- Provided entries

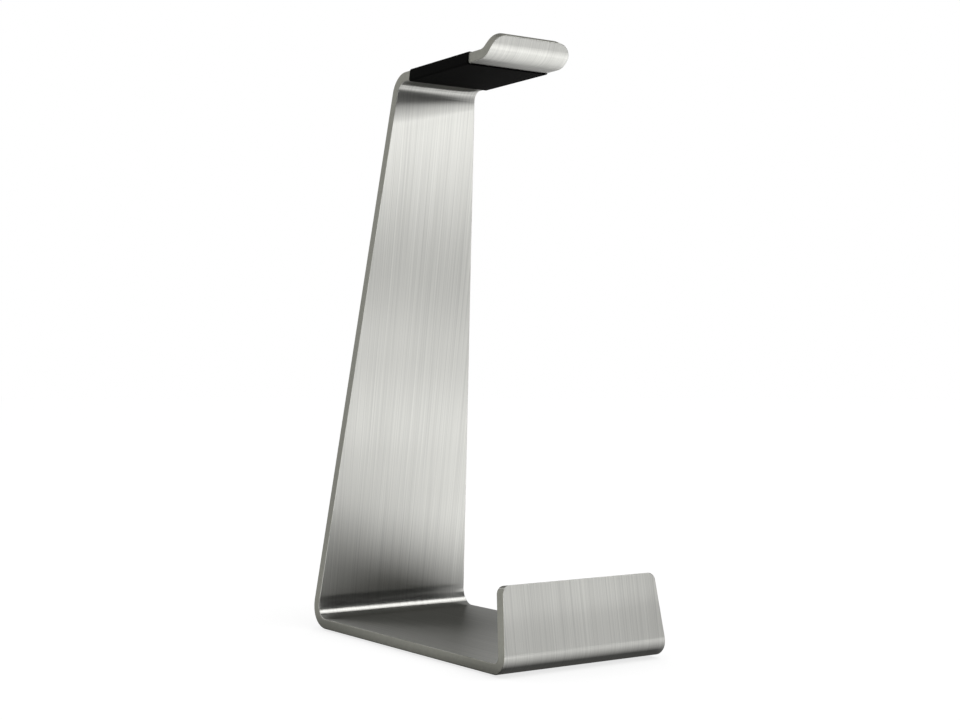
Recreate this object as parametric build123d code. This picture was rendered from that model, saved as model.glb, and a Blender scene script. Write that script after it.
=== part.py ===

...

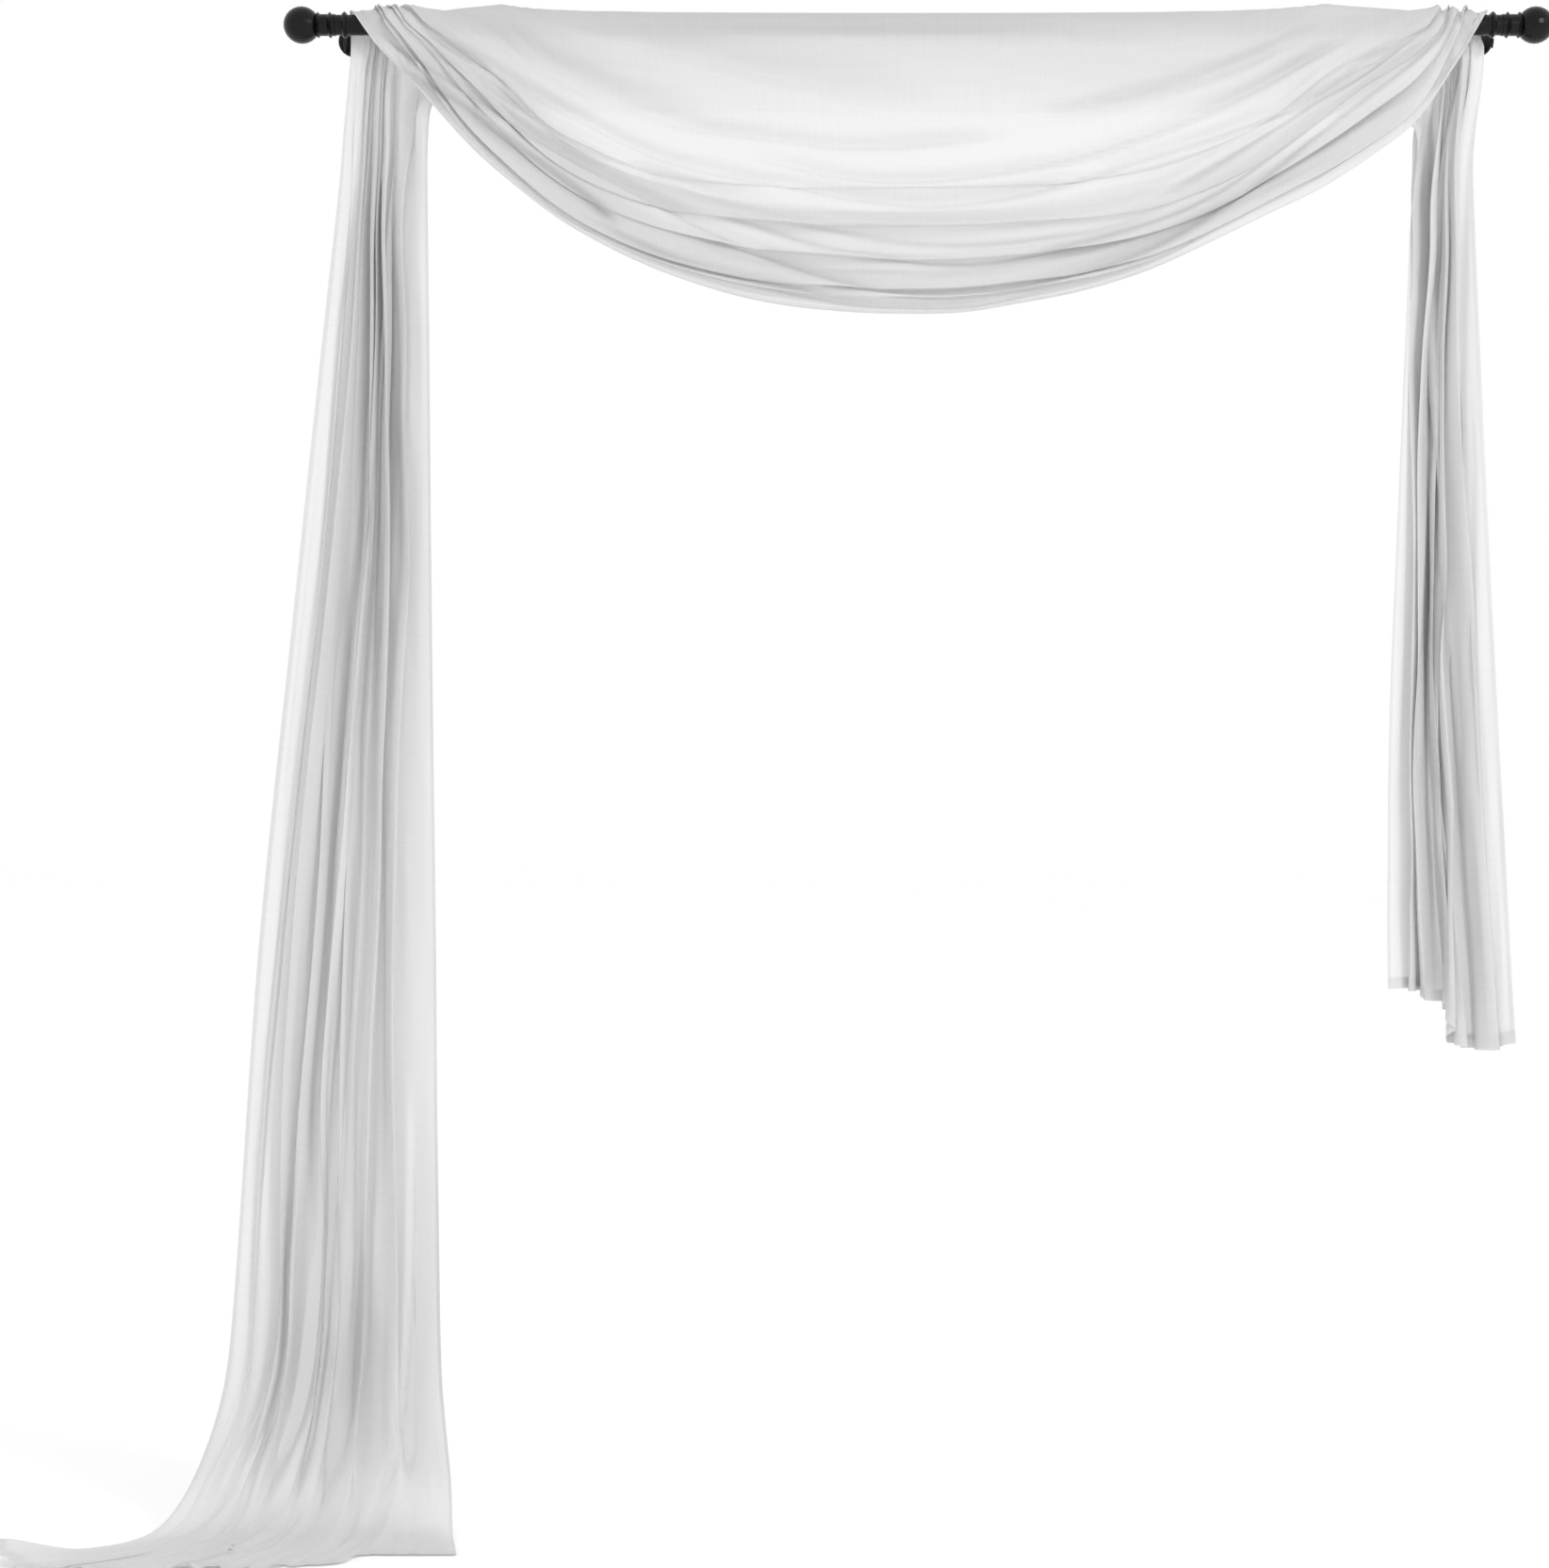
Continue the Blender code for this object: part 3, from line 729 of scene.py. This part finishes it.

---

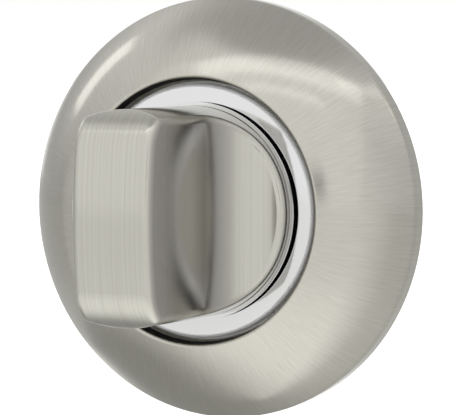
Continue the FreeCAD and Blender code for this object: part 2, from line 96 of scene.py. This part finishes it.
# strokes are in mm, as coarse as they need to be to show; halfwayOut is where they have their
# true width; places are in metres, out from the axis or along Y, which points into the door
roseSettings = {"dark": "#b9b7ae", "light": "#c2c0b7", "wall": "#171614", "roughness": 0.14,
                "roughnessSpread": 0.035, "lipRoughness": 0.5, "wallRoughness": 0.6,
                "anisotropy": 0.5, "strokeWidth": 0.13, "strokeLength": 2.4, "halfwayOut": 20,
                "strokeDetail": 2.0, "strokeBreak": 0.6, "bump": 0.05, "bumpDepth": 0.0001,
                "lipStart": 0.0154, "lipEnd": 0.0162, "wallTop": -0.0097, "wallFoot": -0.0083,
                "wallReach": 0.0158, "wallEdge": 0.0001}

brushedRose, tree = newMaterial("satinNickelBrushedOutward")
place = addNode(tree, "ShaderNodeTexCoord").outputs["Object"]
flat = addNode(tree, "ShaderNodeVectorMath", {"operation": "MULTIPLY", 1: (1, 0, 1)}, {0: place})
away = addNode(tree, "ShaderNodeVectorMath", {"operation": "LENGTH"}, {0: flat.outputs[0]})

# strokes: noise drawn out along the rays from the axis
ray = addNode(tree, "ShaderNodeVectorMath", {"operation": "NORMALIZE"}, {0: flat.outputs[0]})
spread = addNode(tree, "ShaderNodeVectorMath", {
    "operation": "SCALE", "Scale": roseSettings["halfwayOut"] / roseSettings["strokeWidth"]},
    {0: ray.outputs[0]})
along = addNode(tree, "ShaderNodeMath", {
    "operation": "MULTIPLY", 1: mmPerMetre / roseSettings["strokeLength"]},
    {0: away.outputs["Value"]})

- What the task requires
Extract every line above that contains the word "This".

- Response
Recreate this object as parametric build123d code. This picture was rendered from that model, saved as model.glb, and a Blender scene script. Write that script after it.
Continue the Blender code for this object: part 3, from line 729 of scene.py. This part finishes it.
Continue the FreeCAD and Blender code for this object: part 2, from line 96 of scene.py. This part finishes it.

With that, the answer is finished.